CLICK: PAINTED MONASTERIES

10 tradition
In the monastery cemetery there is a large garden plot in front of most of the stones, and stork nests everywhere. It is considered very lucky to have a nest at one’s home.

11 eggs
As in many Eastern European cultures painting Easter eggs is a fine art in Romania’s villages. Painting these beautiful eggs is a skill very few master as the process is long and meticulous. Some Romanian artisans have transformed these hollowed-out eggs into unique works of art, exhibited all around the world. The colors and symbols used to decorate the eggs vary according to the region, usually three-four colors are used, each with its own meaning. Red symbolizes love and solar light, black is the eternity, yellow is about youth and rich crops while green relates to nature and blue to health and sunny skies.

BUCHAREST, ROMANIA

12 water pipe
My last two nights in Romania were spent with a friend and her artist husband in the Armenian district of Bucharest. Theirs is a tiny apartment filled with artworks, paintings, prints, and sculpture, part of what used to be a large and beautiful Armenian mansion. The cat and I slept on the sofa and I felt very much at home,  like San Francisco on the ‘60’s. We spent the day on the open top of a tourist bus to see the whole city quickly, and then wandering around the old part of the city. Water pipes and music everywhere.

Miruna Paul is a translator and we met as she was translating for the French students in the Montessori course in Casablanca last summer.

To see more about our work together on this course click here: MOROCCO

13 manuc

We made use of our few hours together seeing Bucharest from the top of a tour bus and walking through the old part of the city. We had lunch in an open central courtyard of the oldest inn in the city, Manuc’s Inn built in 1808 by a wealthy Armenian, and tasted the traditional homemade “dalinka” back at her home. I think it is like straight vodka.

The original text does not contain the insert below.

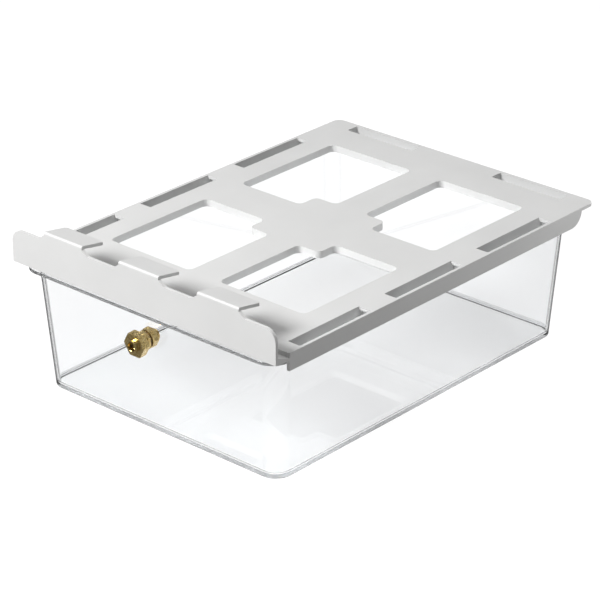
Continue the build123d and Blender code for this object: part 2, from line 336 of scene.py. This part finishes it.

For more about the inn click here: MANUC
For more about Bucharest click here: BUCHAREST

14 birthday cake

MY 75th BIRTHDAY
On October 29, 2019, I celebrated my 75th birthday with Miruna. We had perhaps the best chocolate cake I have ever tasted. The next morning arriving at the airport I found that my flight to Sweden through Germany had been cancelled so I was able to fly through Poland! It was too dark to see anything but it was my first time in Poland and it was so nice to hear music by my favorite composer at the Warsaw Chopin Airport!

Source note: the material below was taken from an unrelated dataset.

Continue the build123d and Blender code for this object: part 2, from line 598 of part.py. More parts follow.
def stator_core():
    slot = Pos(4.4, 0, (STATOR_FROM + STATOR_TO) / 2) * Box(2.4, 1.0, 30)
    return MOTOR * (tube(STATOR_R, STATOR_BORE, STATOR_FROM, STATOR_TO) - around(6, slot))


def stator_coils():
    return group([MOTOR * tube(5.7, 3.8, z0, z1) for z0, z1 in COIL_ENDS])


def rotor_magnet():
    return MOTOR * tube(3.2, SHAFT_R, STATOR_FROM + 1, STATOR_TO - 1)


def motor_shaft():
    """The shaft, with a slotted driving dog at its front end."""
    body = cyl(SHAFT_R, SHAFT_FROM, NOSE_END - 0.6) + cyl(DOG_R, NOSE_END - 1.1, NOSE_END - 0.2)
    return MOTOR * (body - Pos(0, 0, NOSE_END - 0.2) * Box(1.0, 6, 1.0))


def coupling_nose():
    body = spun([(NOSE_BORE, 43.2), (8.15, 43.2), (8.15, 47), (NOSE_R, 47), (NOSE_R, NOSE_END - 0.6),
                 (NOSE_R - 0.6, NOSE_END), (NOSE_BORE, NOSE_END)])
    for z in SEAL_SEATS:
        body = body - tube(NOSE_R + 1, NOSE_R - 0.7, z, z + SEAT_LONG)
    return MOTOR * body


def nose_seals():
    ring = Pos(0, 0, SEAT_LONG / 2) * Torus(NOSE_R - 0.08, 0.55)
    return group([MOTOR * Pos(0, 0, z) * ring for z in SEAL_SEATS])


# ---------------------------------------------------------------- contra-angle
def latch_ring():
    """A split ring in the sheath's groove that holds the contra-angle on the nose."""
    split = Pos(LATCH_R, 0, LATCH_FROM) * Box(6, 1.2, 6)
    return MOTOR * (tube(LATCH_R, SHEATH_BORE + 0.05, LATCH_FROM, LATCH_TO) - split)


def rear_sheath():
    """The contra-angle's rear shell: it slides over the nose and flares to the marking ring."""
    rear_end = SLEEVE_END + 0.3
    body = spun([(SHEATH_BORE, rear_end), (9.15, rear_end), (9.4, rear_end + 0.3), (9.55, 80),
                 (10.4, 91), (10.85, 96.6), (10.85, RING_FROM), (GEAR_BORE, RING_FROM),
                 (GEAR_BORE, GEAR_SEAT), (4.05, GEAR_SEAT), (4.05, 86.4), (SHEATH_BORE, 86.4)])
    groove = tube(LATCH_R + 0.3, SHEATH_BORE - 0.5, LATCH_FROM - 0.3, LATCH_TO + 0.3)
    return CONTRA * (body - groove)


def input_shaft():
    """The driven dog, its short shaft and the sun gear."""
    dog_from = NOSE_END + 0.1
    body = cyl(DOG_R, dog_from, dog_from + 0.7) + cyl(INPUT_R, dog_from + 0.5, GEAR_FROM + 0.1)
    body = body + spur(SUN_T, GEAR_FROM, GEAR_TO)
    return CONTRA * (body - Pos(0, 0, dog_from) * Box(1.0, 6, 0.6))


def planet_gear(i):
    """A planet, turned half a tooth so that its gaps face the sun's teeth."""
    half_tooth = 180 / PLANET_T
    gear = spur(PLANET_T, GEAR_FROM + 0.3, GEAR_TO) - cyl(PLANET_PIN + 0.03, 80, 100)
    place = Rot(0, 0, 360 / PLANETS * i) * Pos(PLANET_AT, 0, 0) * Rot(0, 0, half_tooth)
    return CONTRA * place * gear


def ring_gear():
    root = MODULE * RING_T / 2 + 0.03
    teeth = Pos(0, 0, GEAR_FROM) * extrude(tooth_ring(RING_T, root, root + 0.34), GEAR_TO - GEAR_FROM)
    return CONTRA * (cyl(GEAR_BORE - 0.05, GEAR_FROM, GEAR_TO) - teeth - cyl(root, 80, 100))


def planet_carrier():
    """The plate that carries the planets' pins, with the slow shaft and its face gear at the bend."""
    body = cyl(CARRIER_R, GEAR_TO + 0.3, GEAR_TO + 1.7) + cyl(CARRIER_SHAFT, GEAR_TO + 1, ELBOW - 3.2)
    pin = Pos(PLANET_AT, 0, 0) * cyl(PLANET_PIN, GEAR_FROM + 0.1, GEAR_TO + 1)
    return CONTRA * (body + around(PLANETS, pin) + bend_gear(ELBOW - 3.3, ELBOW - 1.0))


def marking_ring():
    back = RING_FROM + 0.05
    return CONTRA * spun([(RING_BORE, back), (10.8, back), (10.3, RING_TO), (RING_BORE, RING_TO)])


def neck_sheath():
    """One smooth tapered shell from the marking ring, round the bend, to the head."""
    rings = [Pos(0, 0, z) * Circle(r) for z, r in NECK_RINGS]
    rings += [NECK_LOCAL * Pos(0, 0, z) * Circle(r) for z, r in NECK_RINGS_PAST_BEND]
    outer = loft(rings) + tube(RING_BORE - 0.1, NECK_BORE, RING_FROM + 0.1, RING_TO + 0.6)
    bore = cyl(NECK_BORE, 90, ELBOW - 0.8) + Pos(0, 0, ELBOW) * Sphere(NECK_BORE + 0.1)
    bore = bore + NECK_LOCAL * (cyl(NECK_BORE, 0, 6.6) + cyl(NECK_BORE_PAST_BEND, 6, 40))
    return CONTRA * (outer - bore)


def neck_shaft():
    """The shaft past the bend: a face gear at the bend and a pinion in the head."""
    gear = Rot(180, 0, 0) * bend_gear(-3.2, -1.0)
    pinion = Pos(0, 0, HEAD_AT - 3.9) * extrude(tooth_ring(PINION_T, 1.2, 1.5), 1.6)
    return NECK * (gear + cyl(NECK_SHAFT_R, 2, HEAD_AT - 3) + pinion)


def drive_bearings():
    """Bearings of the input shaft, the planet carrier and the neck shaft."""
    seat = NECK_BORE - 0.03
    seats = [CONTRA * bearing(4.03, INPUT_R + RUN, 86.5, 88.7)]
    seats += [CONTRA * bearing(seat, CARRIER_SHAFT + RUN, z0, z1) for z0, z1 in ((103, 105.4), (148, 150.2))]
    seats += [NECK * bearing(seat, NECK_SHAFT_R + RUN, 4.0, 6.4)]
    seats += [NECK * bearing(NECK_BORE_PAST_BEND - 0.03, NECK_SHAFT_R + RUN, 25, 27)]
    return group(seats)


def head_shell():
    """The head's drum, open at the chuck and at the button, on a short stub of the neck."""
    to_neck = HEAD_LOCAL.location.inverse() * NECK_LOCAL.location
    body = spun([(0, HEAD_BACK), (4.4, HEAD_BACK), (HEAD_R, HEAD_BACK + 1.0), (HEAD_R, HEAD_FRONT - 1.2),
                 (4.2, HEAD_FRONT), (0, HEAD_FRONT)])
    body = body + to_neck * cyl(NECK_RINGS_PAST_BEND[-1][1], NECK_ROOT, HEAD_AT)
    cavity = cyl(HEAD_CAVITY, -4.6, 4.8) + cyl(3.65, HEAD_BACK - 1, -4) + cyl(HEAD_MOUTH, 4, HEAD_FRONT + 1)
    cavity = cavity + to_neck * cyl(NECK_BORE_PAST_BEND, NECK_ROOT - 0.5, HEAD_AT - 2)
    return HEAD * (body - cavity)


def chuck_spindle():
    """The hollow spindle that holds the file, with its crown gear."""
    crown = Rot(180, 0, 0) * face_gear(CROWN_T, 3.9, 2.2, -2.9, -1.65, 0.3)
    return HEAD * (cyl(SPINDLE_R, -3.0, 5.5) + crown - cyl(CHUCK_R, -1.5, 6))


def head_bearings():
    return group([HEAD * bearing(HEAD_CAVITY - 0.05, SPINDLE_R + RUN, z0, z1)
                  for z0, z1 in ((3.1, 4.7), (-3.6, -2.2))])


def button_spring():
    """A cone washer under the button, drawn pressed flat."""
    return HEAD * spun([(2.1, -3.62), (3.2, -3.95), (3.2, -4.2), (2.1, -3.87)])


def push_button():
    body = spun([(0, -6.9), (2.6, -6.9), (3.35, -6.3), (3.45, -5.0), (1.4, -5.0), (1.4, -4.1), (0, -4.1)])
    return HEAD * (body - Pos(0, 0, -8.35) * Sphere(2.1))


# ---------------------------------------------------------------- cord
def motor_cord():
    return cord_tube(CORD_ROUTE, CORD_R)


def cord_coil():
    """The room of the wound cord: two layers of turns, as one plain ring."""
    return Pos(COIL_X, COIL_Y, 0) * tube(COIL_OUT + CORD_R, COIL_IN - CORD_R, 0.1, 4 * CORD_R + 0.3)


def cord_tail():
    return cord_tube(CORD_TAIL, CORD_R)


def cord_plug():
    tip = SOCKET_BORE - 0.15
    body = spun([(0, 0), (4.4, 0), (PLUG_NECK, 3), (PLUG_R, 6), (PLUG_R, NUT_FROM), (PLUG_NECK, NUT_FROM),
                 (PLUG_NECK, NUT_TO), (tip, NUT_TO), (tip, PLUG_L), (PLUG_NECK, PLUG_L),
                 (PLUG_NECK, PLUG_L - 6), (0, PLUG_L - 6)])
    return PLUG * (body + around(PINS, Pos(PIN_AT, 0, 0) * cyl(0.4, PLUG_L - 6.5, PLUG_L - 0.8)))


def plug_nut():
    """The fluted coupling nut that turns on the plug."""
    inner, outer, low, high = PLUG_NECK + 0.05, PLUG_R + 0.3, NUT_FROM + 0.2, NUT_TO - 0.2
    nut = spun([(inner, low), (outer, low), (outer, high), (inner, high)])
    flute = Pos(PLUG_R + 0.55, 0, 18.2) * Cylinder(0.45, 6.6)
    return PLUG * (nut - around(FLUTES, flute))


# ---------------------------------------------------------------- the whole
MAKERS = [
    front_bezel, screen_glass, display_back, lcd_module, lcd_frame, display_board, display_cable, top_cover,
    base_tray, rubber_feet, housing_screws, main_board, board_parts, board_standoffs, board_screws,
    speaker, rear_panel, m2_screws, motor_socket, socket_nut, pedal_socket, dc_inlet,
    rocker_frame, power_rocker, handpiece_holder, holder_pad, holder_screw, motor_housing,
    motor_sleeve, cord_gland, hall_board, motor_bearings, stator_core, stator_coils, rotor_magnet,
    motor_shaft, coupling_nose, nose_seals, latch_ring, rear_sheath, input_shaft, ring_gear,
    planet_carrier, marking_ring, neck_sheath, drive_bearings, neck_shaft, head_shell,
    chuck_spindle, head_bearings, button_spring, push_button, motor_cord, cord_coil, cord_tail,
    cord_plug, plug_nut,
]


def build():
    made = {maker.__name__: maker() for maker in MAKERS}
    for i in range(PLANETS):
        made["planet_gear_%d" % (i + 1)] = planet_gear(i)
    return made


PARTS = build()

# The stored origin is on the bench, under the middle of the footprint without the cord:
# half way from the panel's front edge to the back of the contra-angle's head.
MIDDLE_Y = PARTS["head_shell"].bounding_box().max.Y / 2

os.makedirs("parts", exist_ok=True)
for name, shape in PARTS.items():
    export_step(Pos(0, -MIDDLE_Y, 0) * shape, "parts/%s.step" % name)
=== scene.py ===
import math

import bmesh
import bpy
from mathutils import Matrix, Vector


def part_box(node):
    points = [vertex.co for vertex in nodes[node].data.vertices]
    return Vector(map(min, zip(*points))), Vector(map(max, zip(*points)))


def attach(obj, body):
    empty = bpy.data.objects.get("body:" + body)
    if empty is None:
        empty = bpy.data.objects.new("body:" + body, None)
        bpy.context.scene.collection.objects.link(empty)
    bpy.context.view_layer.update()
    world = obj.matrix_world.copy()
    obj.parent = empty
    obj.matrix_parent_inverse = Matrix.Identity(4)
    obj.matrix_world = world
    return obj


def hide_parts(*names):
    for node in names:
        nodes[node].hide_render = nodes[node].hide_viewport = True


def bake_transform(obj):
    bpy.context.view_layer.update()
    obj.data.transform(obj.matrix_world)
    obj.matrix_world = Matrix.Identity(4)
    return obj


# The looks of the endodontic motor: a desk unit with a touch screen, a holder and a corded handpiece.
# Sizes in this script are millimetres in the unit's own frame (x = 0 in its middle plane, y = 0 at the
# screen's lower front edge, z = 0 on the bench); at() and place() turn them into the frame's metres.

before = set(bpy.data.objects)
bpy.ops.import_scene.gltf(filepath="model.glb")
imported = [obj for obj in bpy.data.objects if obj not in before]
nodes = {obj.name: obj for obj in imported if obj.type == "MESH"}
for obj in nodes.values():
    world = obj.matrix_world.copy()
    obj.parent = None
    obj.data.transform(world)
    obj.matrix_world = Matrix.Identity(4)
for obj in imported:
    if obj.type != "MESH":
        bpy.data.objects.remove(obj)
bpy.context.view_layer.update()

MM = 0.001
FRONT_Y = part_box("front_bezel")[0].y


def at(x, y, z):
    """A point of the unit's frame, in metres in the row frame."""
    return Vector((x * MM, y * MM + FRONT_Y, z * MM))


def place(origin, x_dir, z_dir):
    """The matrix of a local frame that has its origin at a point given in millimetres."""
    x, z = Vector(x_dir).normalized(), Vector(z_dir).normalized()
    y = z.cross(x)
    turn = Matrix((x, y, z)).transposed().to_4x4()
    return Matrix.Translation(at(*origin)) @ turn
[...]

MONTESSORI ADOLESCENTS, RYDET, SWEDEN – THE ERDKINDER

15 farm

Montessori Centre for Work and Study
On the southwest coast of Sweden is one of the oldest and most authentic “Erdkinders” (Montessori land children school for adolescents) available today. This is a working farm run for the most part by adolescents. The students come from many countries.

For more information about Erdkinder click here: ERDKINDER

16 student and honey
The students take turns getting up early in the dark winter to care for the animals; they grow as much of their own food as possible and freeze or can for the winter and to sell in the community; they cook and clean and take care of the farm and each other and still maintain high academic standards. They know what they do every day matters; they are needed. The school does not advertise nor do they have a website. Families find them by word of mouth.

To find out more, write to: RYDET

17 orientation
SATILA, SWEDEN – ADOLESCENT ORIENTATION
This is a teacher-training program where teacher who are working with Montessori students from age 12-15+ come together somewhere in the world to study this age, to make a plan, to go home and attempt to execute it, and then come together again to share their experiences. The teachers here were from Norway, Germany, France, New Zealand, Spain, Sweden, Réunion (a French Island in the Indian Ocean), the USA, and other countries.

18 talks by susan
The head of the school, Jenny Marie Hogland and I have been planning to get together here for a long time. Finally we did it. My first work with adolescents was as a Latin tutor for high school students and then as a counselor for girls in a detention center in California. I was part of the group researching the Erdkinder idea in the USA many years ago, and editor of the Erdkinder Newsletter documenting those first baby steps. Drawing on this experience, and the homeschooling of our last child through middle and high school I was able to share my experiences with the teachers. I spoke about three things:

1 – the similarities in development and needs of the human being from birth to three and from age 12-15.

2 – The most important skills that are fostered in Montessori education, where high academic accomplishment is a by-product, not the prime focus.

3 – Our elementary, middle school, and high school years as a homeschooling family

Montessori Homeschooling book information here:
CLICK: Montessori Homeschooling

19 staff and students
The best part of my work is getting to know the people. Just as in any Montessori class, the adolescent orientation  teachers-in-training, and the trainers, treat each other as equals, as co-workers in the process of getting educated. In the first picture you see, from left to right: A graduate of the Erdkinder, Jenny-Marie, me, one of the orientation participants who was then a housefather at the Erdkinder, an adolescent expert from the USA, and Jenny’s daughter, also a graduate of the Erdkinder, who is now on the staff. The picture on the right shows three women, participants in the adolescent orientation, from Romania!

So my work began with birth to three in Romania and ended speaking about birth to three with some Romanians.

For information on AMI work in Romania click here: ROMANIA
To learn more about the adolescent orientation programs around the world,
click here: ORIENTATION

20 originals

One of the most exciting things about the Montessori world is that we never know what our children are going to do next. We meet their needs, fire their imagination, foster their curiosity, and then step back and enjoy the opening of each new flower, the unfolding of each unique and fascinating individual.

We don’t know what they they will be when they grow up, but we know that they will love learning and will be kind, creative, hardworking,  generous, practical, and compassionate. And they will know how to be happy.

Today, however, those things which occupy us in the field of education are the interests of humanity at large, and of civilization. Before such great forces we can recognize only one country—the entire world.